This repository presents a controlled comparative study of three convolutional neural network (CNN) architectures—ResNet-18, MobileNetV3-Large, and EfficientNet-B0—applied to binary pneumonia classification from chest X-ray images. The study is designed as a minimal proof-of-concept (PoC) emphasizing reproducibility and architectural comparison under identical training conditions, rather than clinical applicability.
Experiments are conducted on the publicly available Chest X-Ray Pneumonia dataset from Kaggle, consisting of frontal chest radiographs labeled as NORMAL or PNEUMONIA. The original train/test split provided by the dataset is used without modification. No additional external validation data is introduced.
Three ImageNet-pretrained CNN backbones from torchvision are evaluated:
- ResNet-18, a residual network using standard convolutions
- MobileNetV3-Large, a lightweight architecture based on depthwise separable convolutions
- EfficientNet-B0, an efficiency-oriented architecture using compound scaling
All models are used with their canonical ImageNet-pretrained variants and identical training hyperparameters. No architecture-specific tuning was performed, which may disadvantage models such as EfficientNet that typically require longer training schedules.
To ensure comparability, all models are trained using the same experimental protocol:
- Input resolution: 224 × 224
- Optimizer: Adam
- Learning rate: 1 × 10⁻³
- Batch size: 32
- Number of epochs: 3
- Random seed: 1337
- Hardware: Apple Silicon (MPS backend)
No architecture-specific hyperparameter tuning, learning rate scheduling, or extended training is applied.

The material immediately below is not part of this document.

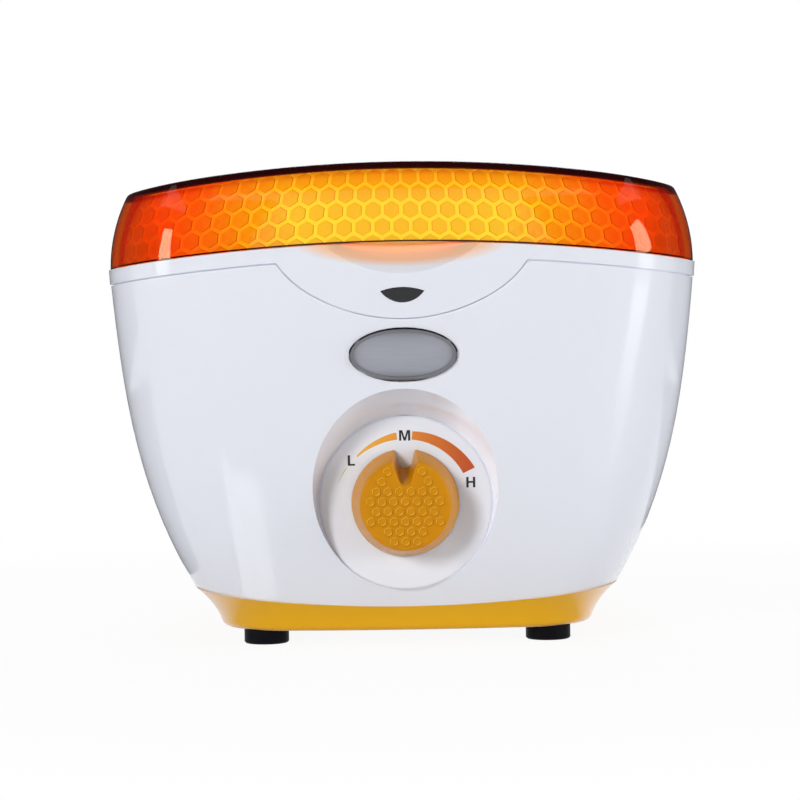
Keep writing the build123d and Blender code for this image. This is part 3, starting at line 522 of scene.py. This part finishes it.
def lid_liner():
    surface = lid_surface()
    girth_z = 0.120
    cell_arc = 0.5
    rows, first_row_z, pitch_aim = 6, 0.1105, 0.0053
    rib_gap, cell_gap = 0.00030, 0.00010
    sliver = 0.00002

    def wall_at(angle, z):
        return surface.ray_cast(Vector((0, 0, z)), way_at(angle))[0]

    # The way round the inside at girth_z, measured in short steps, and counted from its front middle
    steps = 1440
    girth = [wall_at(2 * math.pi * k / steps, girth_z) for k in range(steps + 1)]
    lengths = [0.0]
    for first, second in zip(girth, girth[1:]):
        lengths.append(lengths[-1] + (second - first).length)
    around = lengths[-1]
    count = round(around / pitch_aim)
    pitch = around / count
    front = lengths[steps * 3 // 4]

    def angle_at(s):
        s = (s + front) % around
        low, high = 0, steps
        while high - low > 1:
            half = (low + high) // 2
            if lengths[half] <= s:
                low = half
            else:
                high = half
        share = (s - lengths[low]) / (lengths[high] - lengths[low])
        return 2 * math.pi * (low + share) / steps

    verts, faces, indices = [], [], []

    def put(s, z, gap):
        """A vertex at s round and z up a sheet that is laid inside the skirt and follows its arcs."""
        angle = angle_at(s)
        x = wall_at(angle, girth_z).x
        low = lid_foot_z - x ** 2 / (2 * foot_arc)
        high = lid_rim_z - x ** 2 / (2 * rim_arc)
        real_z = min(max(z - x ** 2 / (2 * cell_arc), low), high)
        verts.append(wall_at(angle, real_z) - way_at(angle) * gap)
        return len(verts) - 1

    # Hexagons by share of the cell's size: between them lie the rib, the edge and the bottom, materials
    # 0, 1 and 2
    shrink = ((1.0, rib_gap), (0.80, rib_gap), (0.76, cell_gap), (0.70, cell_gap))
    for row in range(rows):
        z = first_row_z + row * (pitch * math.sqrt(3) / 2)
        for col in range(count):
            s = (col + (0.5 if row % 2 else 0.0)) * pitch
            loops = []
            for scale, gap in shrink:
                corners = hexagon(pitch / math.sqrt(3) * scale)
                loops.append([put(s + dx, z + dz, gap) for dx, dz in corners])
            cell_middle = put(s, z, cell_gap)
            for level, (outer, inner) in enumerate(zip(loops, loops[1:])):
                faces += ring_faces(outer, inner)
                indices += [level] * 6
            faces += [(loops[-1][k], loops[-1][(k + 1) % 6], cell_middle) for k in range(6)]
            indices += [2] * 6

    # Cells past the skirt's edges are pressed flat on them: those faces are left out
    kept = []
    for face, index in zip(faces, indices):
        heights = [verts[k].z for k in face]
        if max(heights) - min(heights) > sliver:
            kept.append((face, index))
    return verts, [face for face, _ in kept], [index for _, index in kept]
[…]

| Architecture | scc | F1-score (macro) | Failure cases |
|---|---|---|---|
| MobileNetV3-Large | 0.817 | 0.776 | 114 |
| ResNet-18 | 0.938 | 0.932 | 39 |
| EfficientNet-B0 | 0.710 | 0.593 | 181 |
ResNet-18 achieves the highest overall performance, with both accuracy and macro F1-score indicating strong and balanced classification across classes. MobileNetV3-Large exhibits moderate performance with a significantly reduced parameter count. EfficientNet-B0 underperforms in this experimental regime.
Gradient-weighted Class Activation Mapping (Grad-CAM) is applied to selected test samples for each architecture. Qualitative inspection suggests that ResNet-18 generally produces more spatially localized and anatomically relevant activations within lung regions, whereas MobileNetV3-Large and EfficientNet-B0 exhibit more diffuse or occasionally misaligned attention patterns. Misclassified samples are systematically recorded for further qualitative analysis.
The observed performance differences highlight the influence of architectural robustness under constrained training regimes. While EfficientNet architectures are designed for parameter efficiency, they are known to be sensitive to hyperparameter choices and training duration. The limited number of epochs and absence of tuning likely prevented EfficientNet-B0 from reaching its expected performance. In contrast, ResNet-18 demonstrates strong robustness and convergence stability in low-tuning settings.
This study is limited by the use of a single dataset, a fixed train/test split, and a short training schedule. No cross-validation or external validation is performed. Consequently, the results should not be interpreted as indicative of clinical performance or generalization.
Within a minimal and reproducible experimental framework, ResNet-18 demonstrates superior performance and robustness for pneumonia detection from chest X-rays. These findings emphasize that, in practical low-tuning or rapid prototyping scenarios, architectural robustness may outweigh theoretical efficiency advantages.